_Written task_
The data below is to be returned in full and exactly.

_Dataset extract_
------------

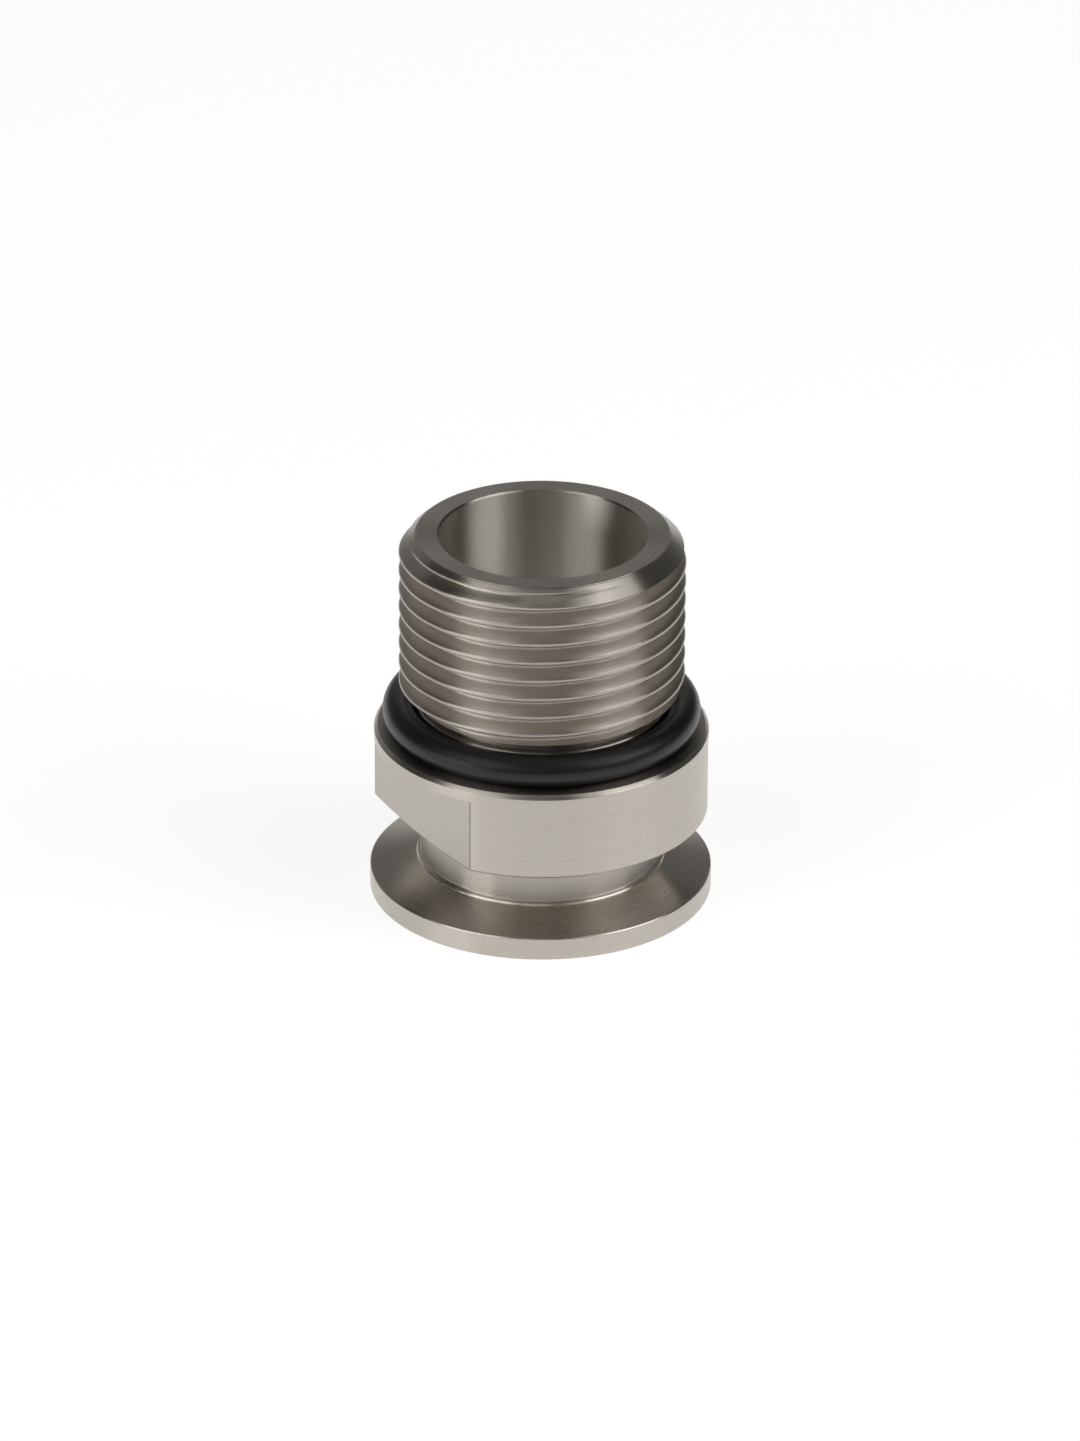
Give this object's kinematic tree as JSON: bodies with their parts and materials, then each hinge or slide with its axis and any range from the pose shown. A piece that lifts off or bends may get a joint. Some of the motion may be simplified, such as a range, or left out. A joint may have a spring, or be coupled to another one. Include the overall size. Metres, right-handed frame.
{
  "type": "sight glass",
  "caption": "Screw-in sight glass: vacuum clamp flange, round collar with two wrench flats, face O-ring, male pipe thread and an internal window held by a threaded ring.",
  "frame": {"origin": "centre of the clamp flange's sealing face", "axes": "+Z along the fitting's axis from the flange to the nose of the thread, +X and -X out of the two wrench flats"},
  "size_m": [0.04, 0.04, 0.045],
  "materials": {
    "body_steel": "satin turned stainless steel",
    "face_seal_rubber": "satin black moulded rubber",
    "window_seal_rubber": "satin black moulded rubber",
    "window_glass": "polished borosilicate glass",
    "gasket_plastic": "matt white PTFE",
    "washer_steel": "bright stainless steel",
    "ring_steel": "satin turned stainless steel"
  },
  "bodies": {
    "root": {"fitting_body": "body_steel", "thread_o_ring": "face_seal_rubber", "window_o_ring": "window_seal_rubber", "glass_disc": "window_glass", "cushion_gasket": "gasket_plastic", "slip_washer": "washer_steel", "retaining_ring": "ring_steel"}
  },
  "joints": []
}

------------

_Final answer_
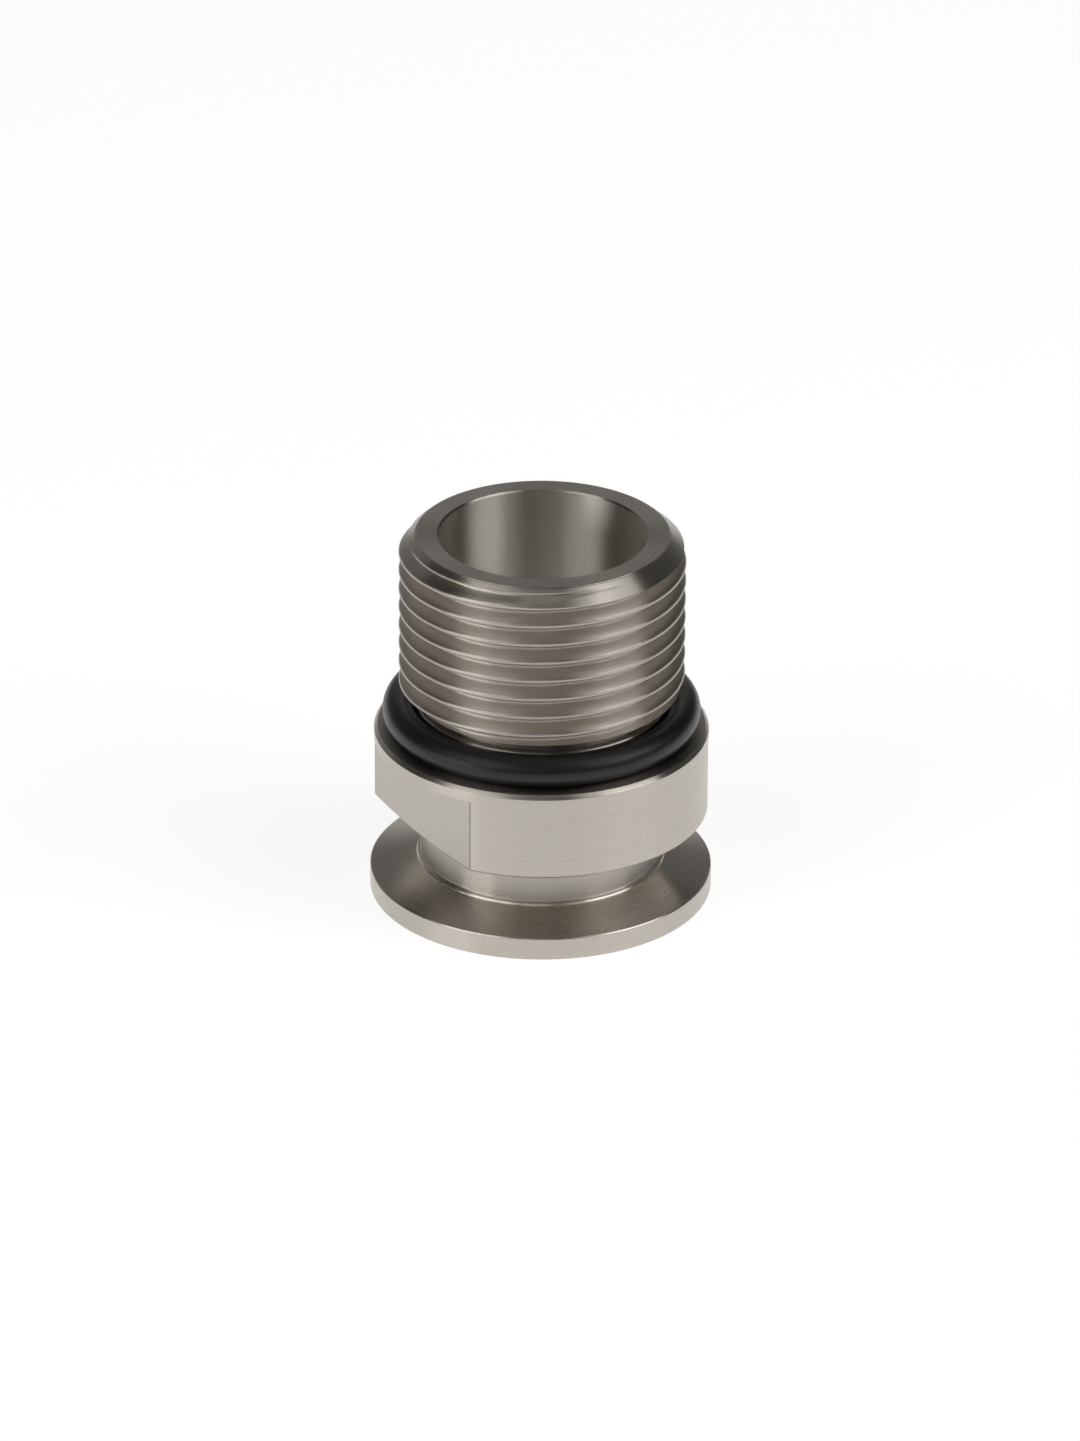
Give this object's kinematic tree as JSON: bodies with their parts and materials, then each hinge or slide with its axis and any range from the pose shown. A piece that lifts off or bends may get a joint. Some of the motion may be simplified, such as a range, or left out. A joint may have a spring, or be coupled to another one. Include the overall size. Metres, right-handed frame.
{
  "type": "sight glass",
  "caption": "Screw-in sight glass: vacuum clamp flange, round collar with two wrench flats, face O-ring, male pipe thread and an internal window held by a threaded ring.",
  "frame": {"origin": "centre of the clamp flange's sealing face", "axes": "+Z along the fitting's axis from the flange to the nose of the thread, +X and -X out of the two wrench flats"},
  "size_m": [0.04, 0.04, 0.045],
  "materials": {
    "body_steel": "satin turned stainless steel",
    "face_seal_rubber": "satin black moulded rubber",
    "window_seal_rubber": "satin black moulded rubber",
    "window_glass": "polished borosilicate glass",
    "gasket_plastic": "matt white PTFE",
    "washer_steel": "bright stainless steel",
    "ring_steel": "satin turned stainless steel"
  },
  "bodies": {
    "root": {"fitting_body": "body_steel", "thread_o_ring": "face_seal_rubber", "window_o_ring": "window_seal_rubber", "glass_disc": "window_glass", "cushion_gasket": "gasket_plastic", "slip_washer": "washer_steel", "retaining_ring": "ring_steel"}
  },
  "joints": []
}